Data:
****

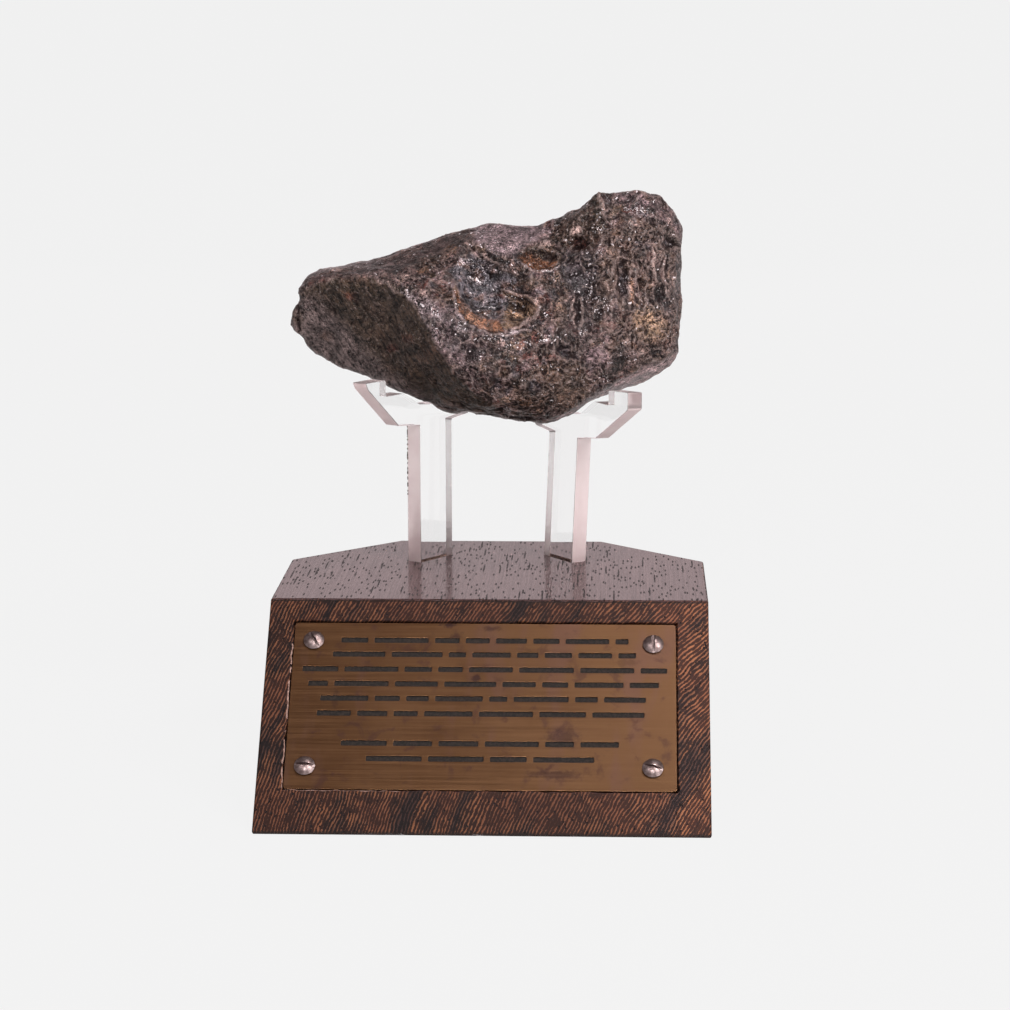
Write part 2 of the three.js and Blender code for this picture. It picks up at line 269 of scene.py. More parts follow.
class Nodes:
    """A short way to write the nodes of a material or of the world."""

    def __init__(self, name, kind="materials"):
        self.owner = getattr(bpy.data, kind).new(name)
        self.owner.use_nodes = True
        self.tree = self.owner.node_tree
        self.tree.nodes.clear()
        self.coordinates = None

    def wire(self, socket, value):
        if isinstance(value, Value):
            self.tree.links.new(value.socket, socket)
        elif value is not None:
            socket.default_value = value

    def node(self, kind, inputs, **settings):
        made = self.tree.nodes.new(kind)
        for key, value in settings.items():
            setattr(made, key, value)
        for key, value in inputs.items():
            self.wire(made.inputs[key], value)
        return made

    def value(self, output, kind, inputs, **settings):
        """One output of a new node."""
        return Value(self, self.node(kind, inputs, **settings).outputs[output])

    def place(self, *stretch):
        """The object's own coordinates in millimetres, divided by stretch."""
        if not self.coordinates:
            self.coordinates = self.value("Object", "ShaderNodeTexCoord", {})
        return self.vector("MULTIPLY", self.coordinates, [1 / (MM * s) for s in stretch or (1, 1, 1)])

    def vector(self, operation, a, b):
        return self.value(0, "ShaderNodeVectorMath", {0: a, 1: b}, operation=operation)

    def split(self, vector):
        """The three parts of a vector."""
        return [Value(self, output) for output in self.node("ShaderNodeSeparateXYZ", {0: vector}).outputs]

    def join(self, x, y, z):
        return self.value(0, "ShaderNodeCombineXYZ", {0: x, 1: y, 2: z})

    def upward(self):
        """How far the surface faces up, from -1 to 1."""
        return self.split(self.value("Normal", "ShaderNodeNewGeometry", {}))[2]

    def noise(self, where, scale, detail=3.0, roughness=0.55, distortion=0.0, output="Fac"):
        inputs = {"Vector": where, "Scale": scale, "Detail": detail, "Roughness": roughness, "Distortion": distortion}
        return self.value(output, "ShaderNodeTexNoise", inputs)

    def dots(self, where, scale, dimensions="3D"):
        """Scattered dots: the distance from the nearest one's middle, and a number of its own from 0 to 1."""
        made = self.node("ShaderNodeTexVoronoi", {"Vector": where, "Scale": scale}, voronoi_dimensions=dimensions)
        distance, colour = (Value(self, made.outputs[name]) for name in ("Distance", "Color"))
        return distance, self.value(0, "ShaderNodeSeparateColor", {0: colour})

    def field(self, name, output="Fac"):
        return self.value(output, "ShaderNodeAttribute", {}, attribute_name=name)

    def math(self, operation, a, b=None):
        return self.value(0, "ShaderNodeMath", {0: a, 1: b}, operation=operation)

    def span(self, value, low, high, to_low=0.0, to_high=1.0, smoothly=True):
        inputs = {"Value": value, "From Min": low, "From Max": high, "To Min": to_low, "To Max": to_high}
        way = "SMOOTHSTEP" if smoothly else "LINEAR"
        return self.value("Result", "ShaderNodeMapRange", inputs, interpolation_type=way)

    def blend(self, share, a, b, how="MIX"):
        a, b = (value if isinstance(value, Value) else (*value, 1) for value in (a, b))
        return self.value(2, "ShaderNodeMix", {"Factor": share, 6: a, 7: b}, data_type="RGBA", blend_type=how)

    def lit(self, colour, light):
        """A colour made lighter or darker."""
        grey = self.value(0, "ShaderNodeCombineColor", {0: light, 1: light, 2: light})
        return self.blend(1.0, colour, grey, "MULTIPLY")

    def bump(self, height, strength, distance):
        return self.value(0, "ShaderNodeBump", {"Height": height, "Strength": strength, "Distance": distance * MM})

    def surface(self, **inputs):
        named = {key.replace("_", " "): value for key, value in inputs.items()}
        filled = {key: (*value, 1) if isinstance(value, tuple) else value for key, value in named.items()}
        shader = self.value(0, "ShaderNodeBsdfPrincipled", filled)
        self.node("ShaderNodeOutputMaterial", {"Surface": shader})
        return self.owner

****

Task instructions: Restate word for word only the lines running from the beginning of the data to the line holding "return made", both included.

Task solution:
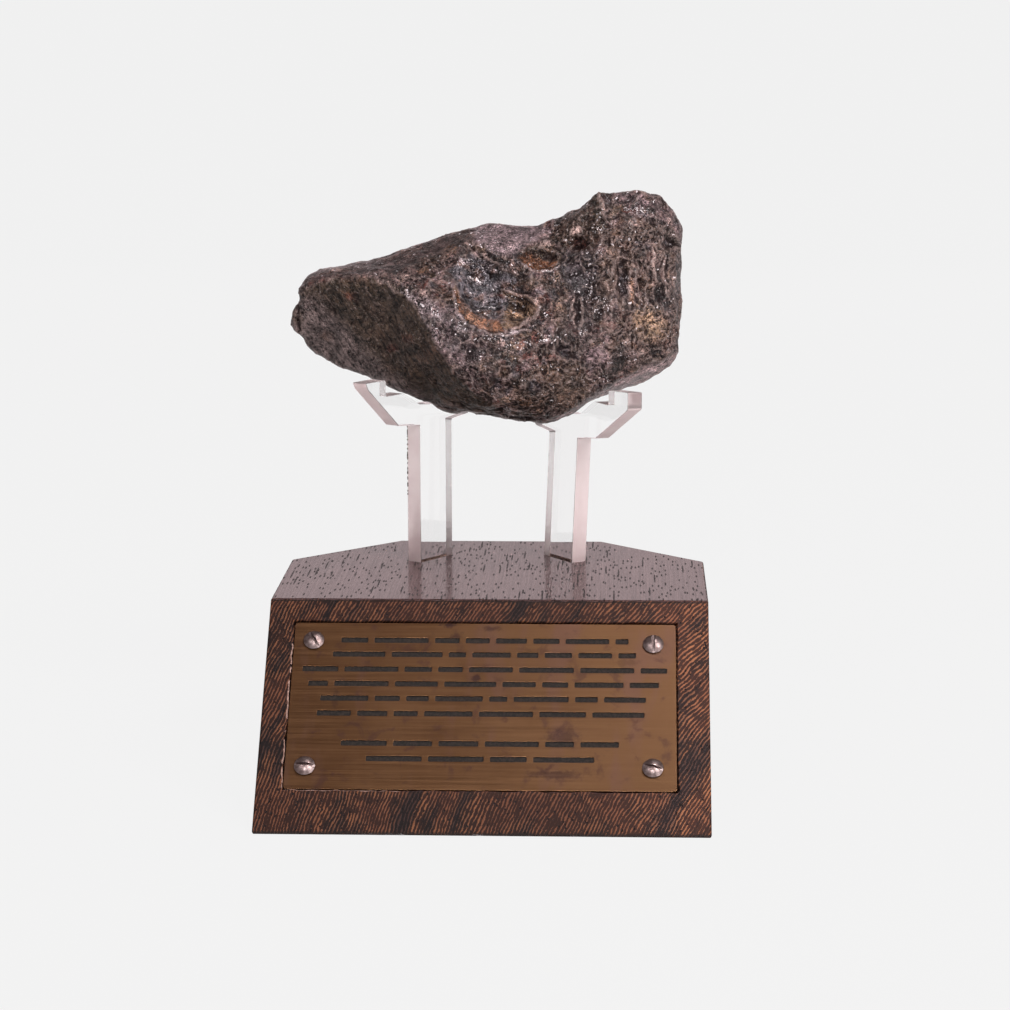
Write part 2 of the three.js and Blender code for this picture. It picks up at line 269 of scene.py. More parts follow.
class Nodes:
    """A short way to write the nodes of a material or of the world."""

    def __init__(self, name, kind="materials"):
        self.owner = getattr(bpy.data, kind).new(name)
        self.owner.use_nodes = True
        self.tree = self.owner.node_tree
        self.tree.nodes.clear()
        self.coordinates = None

    def wire(self, socket, value):
        if isinstance(value, Value):
            self.tree.links.new(value.socket, socket)
        elif value is not None:
            socket.default_value = value

    def node(self, kind, inputs, **settings):
        made = self.tree.nodes.new(kind)
        for key, value in settings.items():
            setattr(made, key, value)
        for key, value in inputs.items():
            self.wire(made.inputs[key], value)
        return made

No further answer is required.